Your goal: Filter the entries, keeping every line with the word "high".

Input material:

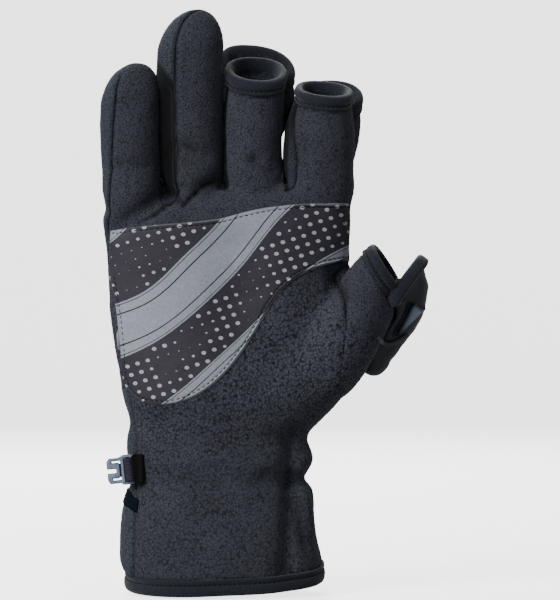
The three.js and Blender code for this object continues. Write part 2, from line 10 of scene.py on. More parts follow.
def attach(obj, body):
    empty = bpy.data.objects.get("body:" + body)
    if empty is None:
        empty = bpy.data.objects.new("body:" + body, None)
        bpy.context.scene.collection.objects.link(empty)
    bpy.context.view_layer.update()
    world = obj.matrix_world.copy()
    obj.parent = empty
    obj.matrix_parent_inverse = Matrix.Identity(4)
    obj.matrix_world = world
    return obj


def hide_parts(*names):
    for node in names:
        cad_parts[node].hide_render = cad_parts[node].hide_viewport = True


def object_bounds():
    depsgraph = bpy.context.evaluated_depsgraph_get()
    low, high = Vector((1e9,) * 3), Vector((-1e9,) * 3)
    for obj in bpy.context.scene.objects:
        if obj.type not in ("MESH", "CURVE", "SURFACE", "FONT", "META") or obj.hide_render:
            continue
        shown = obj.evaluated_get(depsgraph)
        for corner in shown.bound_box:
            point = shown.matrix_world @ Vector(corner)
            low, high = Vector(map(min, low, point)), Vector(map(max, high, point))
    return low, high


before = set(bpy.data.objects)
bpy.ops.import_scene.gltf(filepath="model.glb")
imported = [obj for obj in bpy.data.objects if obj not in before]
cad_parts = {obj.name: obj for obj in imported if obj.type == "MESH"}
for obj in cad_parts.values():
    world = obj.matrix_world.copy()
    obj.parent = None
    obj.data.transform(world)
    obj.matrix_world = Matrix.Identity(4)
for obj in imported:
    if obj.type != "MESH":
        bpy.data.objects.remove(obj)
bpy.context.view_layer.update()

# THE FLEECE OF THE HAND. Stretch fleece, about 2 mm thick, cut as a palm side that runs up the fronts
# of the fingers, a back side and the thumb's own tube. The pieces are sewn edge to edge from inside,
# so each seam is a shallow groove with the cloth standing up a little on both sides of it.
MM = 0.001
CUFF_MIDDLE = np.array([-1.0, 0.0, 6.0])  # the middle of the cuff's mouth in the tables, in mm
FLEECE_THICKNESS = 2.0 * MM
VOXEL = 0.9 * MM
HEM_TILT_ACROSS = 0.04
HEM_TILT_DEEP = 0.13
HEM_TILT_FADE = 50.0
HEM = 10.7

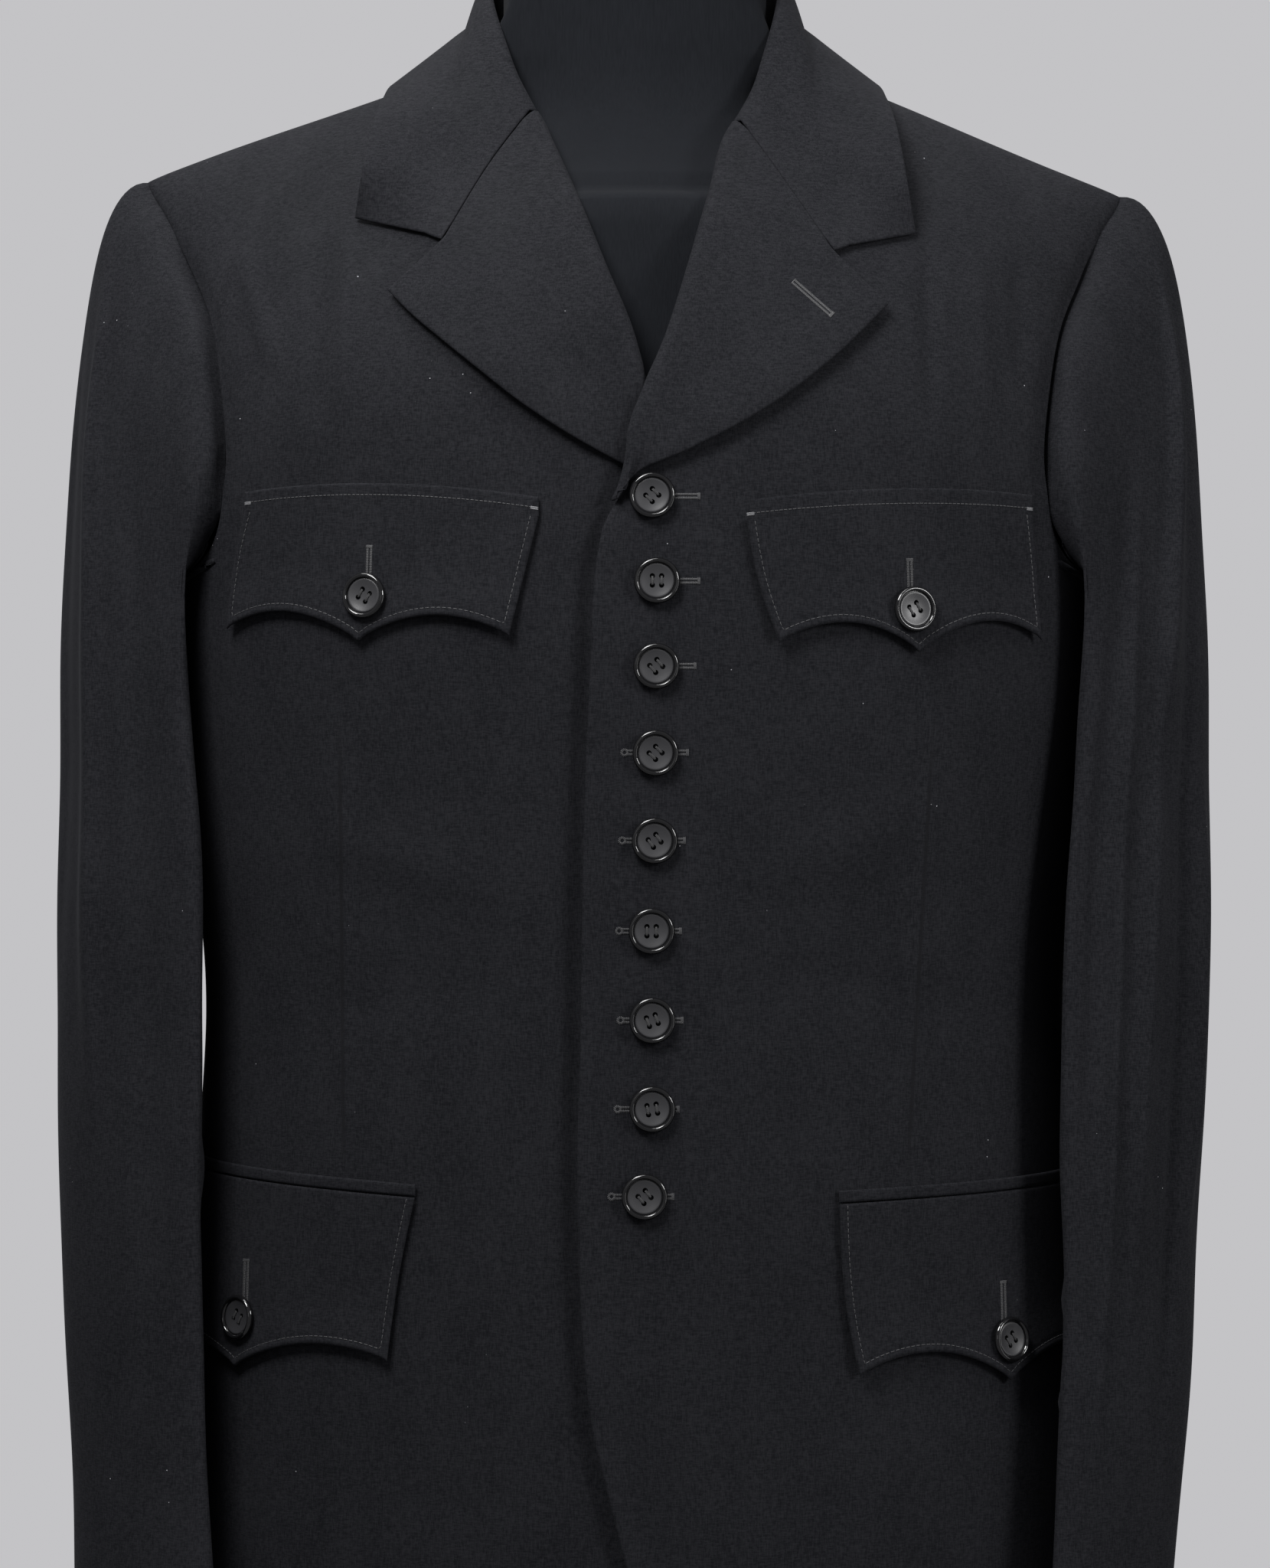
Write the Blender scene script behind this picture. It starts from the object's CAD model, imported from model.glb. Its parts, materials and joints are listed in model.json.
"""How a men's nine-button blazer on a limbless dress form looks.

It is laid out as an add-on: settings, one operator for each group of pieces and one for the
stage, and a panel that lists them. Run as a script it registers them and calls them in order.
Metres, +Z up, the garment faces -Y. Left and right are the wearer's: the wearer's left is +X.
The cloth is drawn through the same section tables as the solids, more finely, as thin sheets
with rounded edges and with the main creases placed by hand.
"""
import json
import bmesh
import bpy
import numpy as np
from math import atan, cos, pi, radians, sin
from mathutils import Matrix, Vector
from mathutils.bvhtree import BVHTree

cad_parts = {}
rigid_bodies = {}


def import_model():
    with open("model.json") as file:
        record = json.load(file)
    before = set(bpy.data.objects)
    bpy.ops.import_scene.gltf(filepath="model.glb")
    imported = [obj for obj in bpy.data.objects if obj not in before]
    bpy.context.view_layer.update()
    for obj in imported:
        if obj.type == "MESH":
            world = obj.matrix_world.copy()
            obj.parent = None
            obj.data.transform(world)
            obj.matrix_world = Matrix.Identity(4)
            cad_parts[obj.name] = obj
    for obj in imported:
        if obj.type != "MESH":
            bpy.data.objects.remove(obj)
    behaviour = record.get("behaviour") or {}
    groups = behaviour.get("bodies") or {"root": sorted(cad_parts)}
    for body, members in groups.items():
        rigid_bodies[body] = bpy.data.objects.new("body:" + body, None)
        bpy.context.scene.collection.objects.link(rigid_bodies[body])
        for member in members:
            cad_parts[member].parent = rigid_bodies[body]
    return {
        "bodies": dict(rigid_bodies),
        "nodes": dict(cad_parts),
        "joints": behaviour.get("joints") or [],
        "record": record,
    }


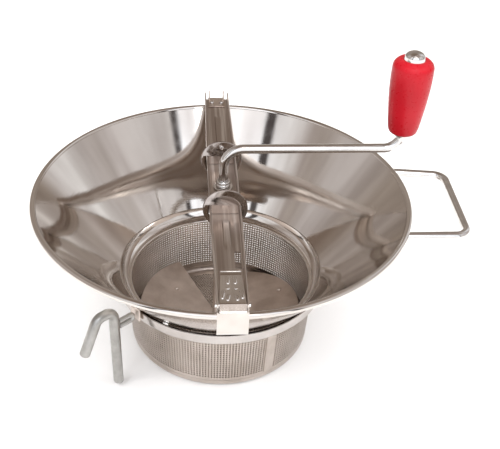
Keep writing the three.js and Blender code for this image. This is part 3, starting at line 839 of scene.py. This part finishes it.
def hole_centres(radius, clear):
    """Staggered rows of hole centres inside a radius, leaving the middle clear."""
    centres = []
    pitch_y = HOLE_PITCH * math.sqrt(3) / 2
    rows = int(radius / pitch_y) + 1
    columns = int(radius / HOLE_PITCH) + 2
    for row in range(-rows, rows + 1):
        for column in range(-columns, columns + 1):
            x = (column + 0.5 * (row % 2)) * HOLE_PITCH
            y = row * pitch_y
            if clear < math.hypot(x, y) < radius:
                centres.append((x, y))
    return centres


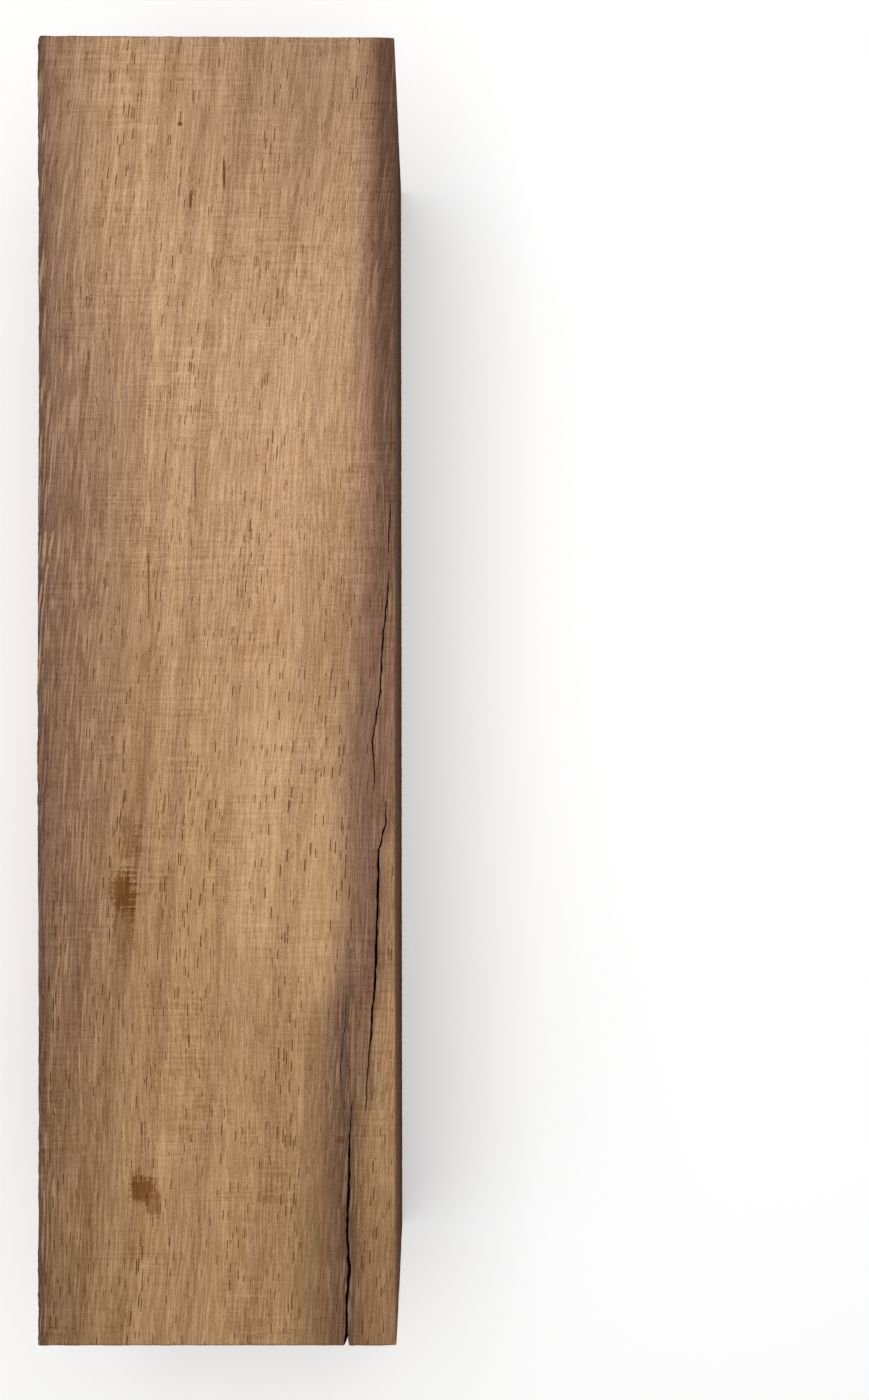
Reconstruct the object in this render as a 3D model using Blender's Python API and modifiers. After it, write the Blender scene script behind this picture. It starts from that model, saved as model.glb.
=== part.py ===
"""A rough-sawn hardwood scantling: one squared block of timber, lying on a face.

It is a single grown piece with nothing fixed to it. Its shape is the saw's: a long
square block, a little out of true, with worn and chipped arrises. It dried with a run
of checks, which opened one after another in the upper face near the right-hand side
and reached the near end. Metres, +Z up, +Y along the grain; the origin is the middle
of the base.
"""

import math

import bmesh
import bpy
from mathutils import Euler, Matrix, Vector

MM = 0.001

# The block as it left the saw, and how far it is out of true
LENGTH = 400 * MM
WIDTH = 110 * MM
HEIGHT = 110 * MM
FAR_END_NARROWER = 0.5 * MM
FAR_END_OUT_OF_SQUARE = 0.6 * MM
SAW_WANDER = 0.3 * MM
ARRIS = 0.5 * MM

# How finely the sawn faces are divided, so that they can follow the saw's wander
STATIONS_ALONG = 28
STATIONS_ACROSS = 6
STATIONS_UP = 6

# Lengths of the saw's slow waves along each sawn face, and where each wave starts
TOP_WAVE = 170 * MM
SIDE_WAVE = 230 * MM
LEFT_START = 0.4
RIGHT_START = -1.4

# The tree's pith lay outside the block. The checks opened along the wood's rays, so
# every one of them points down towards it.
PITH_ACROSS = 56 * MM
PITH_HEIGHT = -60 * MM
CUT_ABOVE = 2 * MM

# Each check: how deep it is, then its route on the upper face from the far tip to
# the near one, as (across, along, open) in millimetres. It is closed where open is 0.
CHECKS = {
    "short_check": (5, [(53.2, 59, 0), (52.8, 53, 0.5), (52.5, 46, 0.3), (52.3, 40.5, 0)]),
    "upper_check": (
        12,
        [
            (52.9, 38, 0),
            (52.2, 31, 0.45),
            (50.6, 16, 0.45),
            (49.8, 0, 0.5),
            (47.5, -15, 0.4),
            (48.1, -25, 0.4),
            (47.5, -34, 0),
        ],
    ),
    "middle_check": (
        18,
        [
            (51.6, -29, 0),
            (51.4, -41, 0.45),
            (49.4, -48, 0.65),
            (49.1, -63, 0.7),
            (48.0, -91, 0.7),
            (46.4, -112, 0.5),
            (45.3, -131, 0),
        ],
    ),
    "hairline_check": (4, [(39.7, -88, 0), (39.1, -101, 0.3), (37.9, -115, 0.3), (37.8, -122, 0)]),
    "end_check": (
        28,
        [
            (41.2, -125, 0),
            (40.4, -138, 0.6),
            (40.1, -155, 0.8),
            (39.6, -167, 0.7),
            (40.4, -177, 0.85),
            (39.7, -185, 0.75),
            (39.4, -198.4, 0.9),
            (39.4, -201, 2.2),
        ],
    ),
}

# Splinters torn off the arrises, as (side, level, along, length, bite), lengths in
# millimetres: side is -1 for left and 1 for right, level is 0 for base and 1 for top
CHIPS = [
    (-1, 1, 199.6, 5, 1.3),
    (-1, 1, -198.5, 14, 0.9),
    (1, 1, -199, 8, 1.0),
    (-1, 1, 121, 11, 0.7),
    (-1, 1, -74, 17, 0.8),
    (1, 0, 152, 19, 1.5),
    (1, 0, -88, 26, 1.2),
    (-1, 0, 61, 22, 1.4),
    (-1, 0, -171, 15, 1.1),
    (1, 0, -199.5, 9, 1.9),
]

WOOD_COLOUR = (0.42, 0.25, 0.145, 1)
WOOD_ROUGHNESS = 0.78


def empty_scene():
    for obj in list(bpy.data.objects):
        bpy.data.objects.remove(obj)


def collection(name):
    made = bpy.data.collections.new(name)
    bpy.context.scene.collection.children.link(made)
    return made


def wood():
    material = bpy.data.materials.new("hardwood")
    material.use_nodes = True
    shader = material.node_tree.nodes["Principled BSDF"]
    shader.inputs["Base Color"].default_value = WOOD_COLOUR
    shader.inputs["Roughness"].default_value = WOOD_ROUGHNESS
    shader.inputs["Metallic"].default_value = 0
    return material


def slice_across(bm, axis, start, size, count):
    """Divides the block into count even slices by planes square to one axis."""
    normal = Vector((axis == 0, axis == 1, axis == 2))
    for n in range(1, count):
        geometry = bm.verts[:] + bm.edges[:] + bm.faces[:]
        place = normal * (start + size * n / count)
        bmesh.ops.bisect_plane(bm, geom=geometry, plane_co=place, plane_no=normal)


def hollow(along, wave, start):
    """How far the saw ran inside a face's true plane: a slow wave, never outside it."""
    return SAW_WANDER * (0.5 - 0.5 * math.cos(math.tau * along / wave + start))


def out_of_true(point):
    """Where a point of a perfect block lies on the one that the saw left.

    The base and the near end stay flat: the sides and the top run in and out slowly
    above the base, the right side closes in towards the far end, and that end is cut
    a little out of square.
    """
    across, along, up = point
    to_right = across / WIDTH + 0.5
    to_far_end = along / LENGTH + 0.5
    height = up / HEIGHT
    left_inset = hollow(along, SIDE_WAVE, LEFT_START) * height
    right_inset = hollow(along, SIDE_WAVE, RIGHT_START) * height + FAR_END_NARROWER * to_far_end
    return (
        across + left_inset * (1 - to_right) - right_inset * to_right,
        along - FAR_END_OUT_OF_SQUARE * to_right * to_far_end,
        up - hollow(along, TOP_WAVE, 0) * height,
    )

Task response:
    low, high = Vector((1e9,) * 3), Vector((-1e9,) * 3)
            low, high = Vector(map(min, low, point)), Vector(map(max, high, point))
    return low, high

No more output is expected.